▸ **DATA FOR THE TASK**:
%%

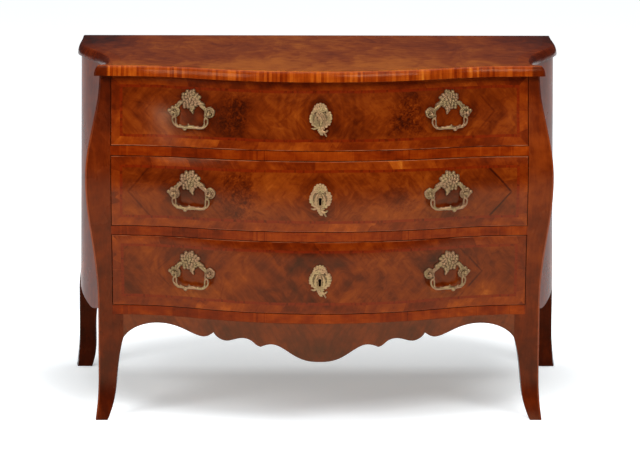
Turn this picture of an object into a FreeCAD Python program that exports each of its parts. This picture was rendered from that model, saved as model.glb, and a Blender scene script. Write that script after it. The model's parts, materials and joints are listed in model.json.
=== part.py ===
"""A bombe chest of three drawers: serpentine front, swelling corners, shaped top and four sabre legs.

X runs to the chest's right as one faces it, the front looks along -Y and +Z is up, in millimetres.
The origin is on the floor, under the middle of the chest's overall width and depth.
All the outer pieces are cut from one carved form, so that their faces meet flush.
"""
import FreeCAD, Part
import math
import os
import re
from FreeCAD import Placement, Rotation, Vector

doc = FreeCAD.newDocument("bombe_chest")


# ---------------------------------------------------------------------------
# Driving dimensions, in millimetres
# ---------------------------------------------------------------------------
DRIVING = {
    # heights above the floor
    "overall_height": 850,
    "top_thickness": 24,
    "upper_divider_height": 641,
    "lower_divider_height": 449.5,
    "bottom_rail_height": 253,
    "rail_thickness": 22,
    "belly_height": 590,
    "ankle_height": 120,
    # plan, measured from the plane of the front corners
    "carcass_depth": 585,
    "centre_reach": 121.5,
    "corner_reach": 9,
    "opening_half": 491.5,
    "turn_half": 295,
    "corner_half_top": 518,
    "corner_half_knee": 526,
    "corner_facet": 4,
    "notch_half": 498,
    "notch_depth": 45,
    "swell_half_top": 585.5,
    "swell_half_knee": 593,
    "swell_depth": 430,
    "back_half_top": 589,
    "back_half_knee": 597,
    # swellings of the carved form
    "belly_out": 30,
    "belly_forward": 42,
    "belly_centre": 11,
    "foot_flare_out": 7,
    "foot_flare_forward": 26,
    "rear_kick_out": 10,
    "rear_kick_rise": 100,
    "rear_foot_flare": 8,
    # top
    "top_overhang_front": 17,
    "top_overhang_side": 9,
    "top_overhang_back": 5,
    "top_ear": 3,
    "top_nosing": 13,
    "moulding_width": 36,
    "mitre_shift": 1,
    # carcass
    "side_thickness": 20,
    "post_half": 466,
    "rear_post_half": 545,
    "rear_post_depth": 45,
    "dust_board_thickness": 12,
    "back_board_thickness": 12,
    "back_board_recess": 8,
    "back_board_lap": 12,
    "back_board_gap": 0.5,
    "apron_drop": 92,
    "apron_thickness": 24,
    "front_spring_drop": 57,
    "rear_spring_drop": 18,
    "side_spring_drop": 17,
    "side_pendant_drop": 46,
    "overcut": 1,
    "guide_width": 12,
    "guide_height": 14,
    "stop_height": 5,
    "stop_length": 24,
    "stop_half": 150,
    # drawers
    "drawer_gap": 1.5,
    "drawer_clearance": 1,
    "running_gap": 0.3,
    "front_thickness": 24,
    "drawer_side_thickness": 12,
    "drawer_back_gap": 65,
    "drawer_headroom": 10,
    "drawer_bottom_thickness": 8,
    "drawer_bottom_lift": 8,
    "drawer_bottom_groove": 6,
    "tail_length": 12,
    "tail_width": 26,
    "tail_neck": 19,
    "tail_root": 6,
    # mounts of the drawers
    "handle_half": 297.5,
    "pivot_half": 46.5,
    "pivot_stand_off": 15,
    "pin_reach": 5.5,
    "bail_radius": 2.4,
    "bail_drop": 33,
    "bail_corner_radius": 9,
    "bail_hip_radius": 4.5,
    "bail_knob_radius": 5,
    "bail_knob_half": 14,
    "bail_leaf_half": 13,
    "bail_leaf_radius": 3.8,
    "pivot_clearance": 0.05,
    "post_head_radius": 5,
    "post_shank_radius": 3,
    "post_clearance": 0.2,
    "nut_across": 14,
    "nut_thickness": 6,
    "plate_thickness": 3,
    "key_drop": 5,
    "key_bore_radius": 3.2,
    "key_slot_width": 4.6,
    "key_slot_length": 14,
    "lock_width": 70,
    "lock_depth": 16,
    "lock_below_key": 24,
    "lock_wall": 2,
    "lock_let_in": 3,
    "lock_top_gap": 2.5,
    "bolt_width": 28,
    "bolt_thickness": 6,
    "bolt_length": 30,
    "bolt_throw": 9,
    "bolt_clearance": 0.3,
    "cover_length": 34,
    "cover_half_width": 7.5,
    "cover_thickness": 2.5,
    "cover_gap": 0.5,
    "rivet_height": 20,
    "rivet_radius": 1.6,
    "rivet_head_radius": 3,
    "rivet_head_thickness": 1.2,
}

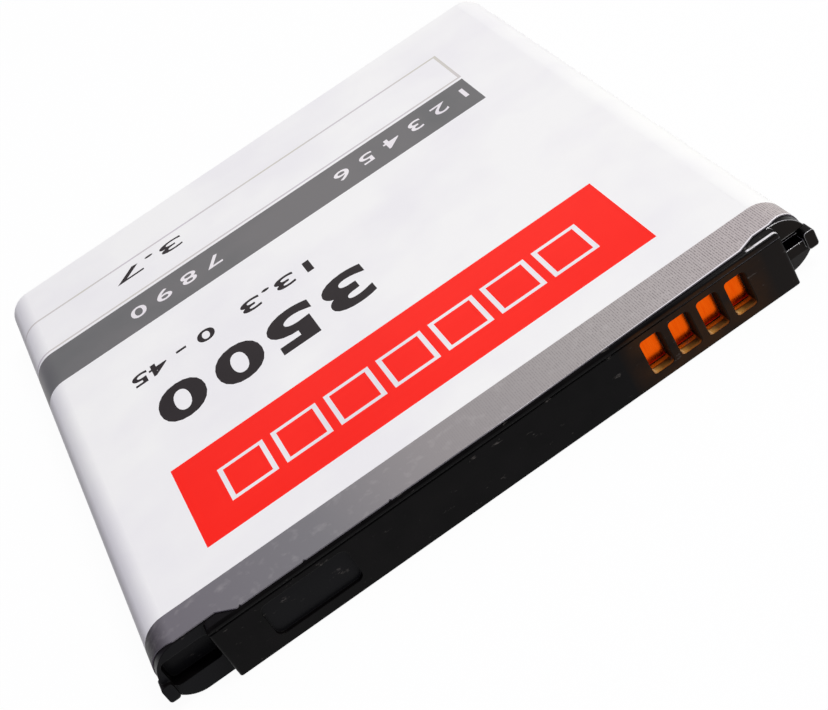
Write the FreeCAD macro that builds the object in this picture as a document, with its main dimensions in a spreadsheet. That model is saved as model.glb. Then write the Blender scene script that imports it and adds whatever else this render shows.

%%

▸ **TASK DETAILS**: Return the listing above in its exact form.

▸ **COMPLETE RESPONSE**:
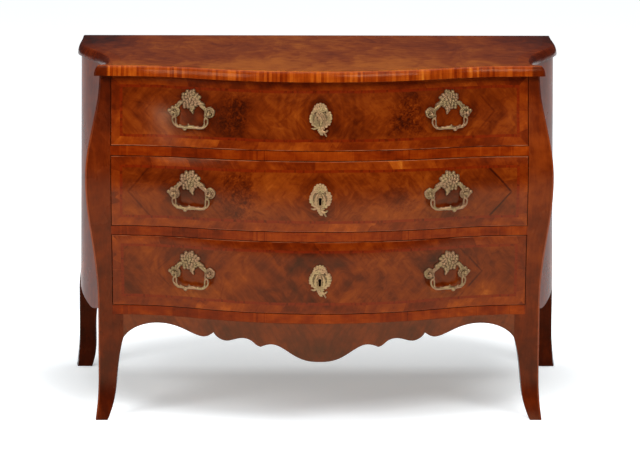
Turn this picture of an object into a FreeCAD Python program that exports each of its parts. This picture was rendered from that model, saved as model.glb, and a Blender scene script. Write that script after it. The model's parts, materials and joints are listed in model.json.
=== part.py ===
"""A bombe chest of three drawers: serpentine front, swelling corners, shaped top and four sabre legs.

X runs to the chest's right as one faces it, the front looks along -Y and +Z is up, in millimetres.
The origin is on the floor, under the middle of the chest's overall width and depth.
All the outer pieces are cut from one carved form, so that their faces meet flush.
"""
import FreeCAD, Part
import math
import os
import re
from FreeCAD import Placement, Rotation, Vector

doc = FreeCAD.newDocument("bombe_chest")


# ---------------------------------------------------------------------------
# Driving dimensions, in millimetres
# ---------------------------------------------------------------------------
DRIVING = {
    # heights above the floor
    "overall_height": 850,
    "top_thickness": 24,
    "upper_divider_height": 641,
    "lower_divider_height": 449.5,
    "bottom_rail_height": 253,
    "rail_thickness": 22,
    "belly_height": 590,
    "ankle_height": 120,
    # plan, measured from the plane of the front corners
    "carcass_depth": 585,
    "centre_reach": 121.5,
    "corner_reach": 9,
    "opening_half": 491.5,
    "turn_half": 295,
    "corner_half_top": 518,
    "corner_half_knee": 526,
    "corner_facet": 4,
    "notch_half": 498,
    "notch_depth": 45,
    "swell_half_top": 585.5,
    "swell_half_knee": 593,
    "swell_depth": 430,
    "back_half_top": 589,
    "back_half_knee": 597,
    # swellings of the carved form
    "belly_out": 30,
    "belly_forward": 42,
    "belly_centre": 11,
    "foot_flare_out": 7,
    "foot_flare_forward": 26,
    "rear_kick_out": 10,
    "rear_kick_rise": 100,
    "rear_foot_flare": 8,
    # top
    "top_overhang_front": 17,
    "top_overhang_side": 9,
    "top_overhang_back": 5,
    "top_ear": 3,
    "top_nosing": 13,
    "moulding_width": 36,
    "mitre_shift": 1,
    # carcass
    "side_thickness": 20,
    "post_half": 466,
    "rear_post_half": 545,
    "rear_post_depth": 45,
    "dust_board_thickness": 12,
    "back_board_thickness": 12,
    "back_board_recess": 8,
    "back_board_lap": 12,
    "back_board_gap": 0.5,
    "apron_drop": 92,
    "apron_thickness": 24,
    "front_spring_drop": 57,
    "rear_spring_drop": 18,
    "side_spring_drop": 17,
    "side_pendant_drop": 46,
    "overcut": 1,
    "guide_width": 12,
    "guide_height": 14,
    "stop_height": 5,
    "stop_length": 24,
    "stop_half": 150,
    # drawers
    "drawer_gap": 1.5,
    "drawer_clearance": 1,
    "running_gap": 0.3,
    "front_thickness": 24,
    "drawer_side_thickness": 12,
    "drawer_back_gap": 65,
    "drawer_headroom": 10,
    "drawer_bottom_thickness": 8,
    "drawer_bottom_lift": 8,
    "drawer_bottom_groove": 6,
    "tail_length": 12,
    "tail_width": 26,
    "tail_neck": 19,
    "tail_root": 6,
    # mounts of the drawers
    "handle_half": 297.5,
    "pivot_half": 46.5,
    "pivot_stand_off": 15,
    "pin_reach": 5.5,
    "bail_radius": 2.4,
    "bail_drop": 33,
    "bail_corner_radius": 9,
    "bail_hip_radius": 4.5,
    "bail_knob_radius": 5,
    "bail_knob_half": 14,
    "bail_leaf_half": 13,
    "bail_leaf_radius": 3.8,
    "pivot_clearance": 0.05,
    "post_head_radius": 5,
    "post_shank_radius": 3,
    "post_clearance": 0.2,
    "nut_across": 14,
    "nut_thickness": 6,
    "plate_thickness": 3,
    "key_drop": 5,
    "key_bore_radius": 3.2,
    "key_slot_width": 4.6,
    "key_slot_length": 14,
    "lock_width": 70,
    "lock_depth": 16,
    "lock_below_key": 24,
    "lock_wall": 2,
    "lock_let_in": 3,
    "lock_top_gap": 2.5,
    "bolt_width": 28,
    "bolt_thickness": 6,
    "bolt_length": 30,
    "bolt_throw": 9,
    "bolt_clearance": 0.3,
    "cover_length": 34,
    "cover_half_width": 7.5,
    "cover_thickness": 2.5,
    "cover_gap": 0.5,
    "rivet_height": 20,
    "rivet_radius": 1.6,
    "rivet_head_radius": 3,
    "rivet_head_thickness": 1.2,
}

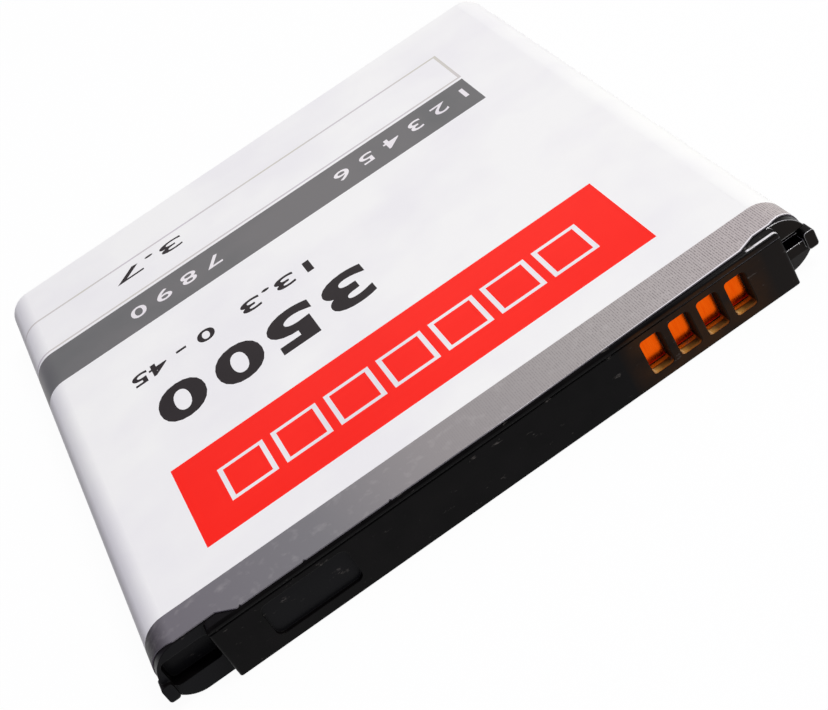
Write the FreeCAD macro that builds the object in this picture as a document, with its main dimensions in a spreadsheet. That model is saved as model.glb. Then write the Blender scene script that imports it and adds whatever else this render shows.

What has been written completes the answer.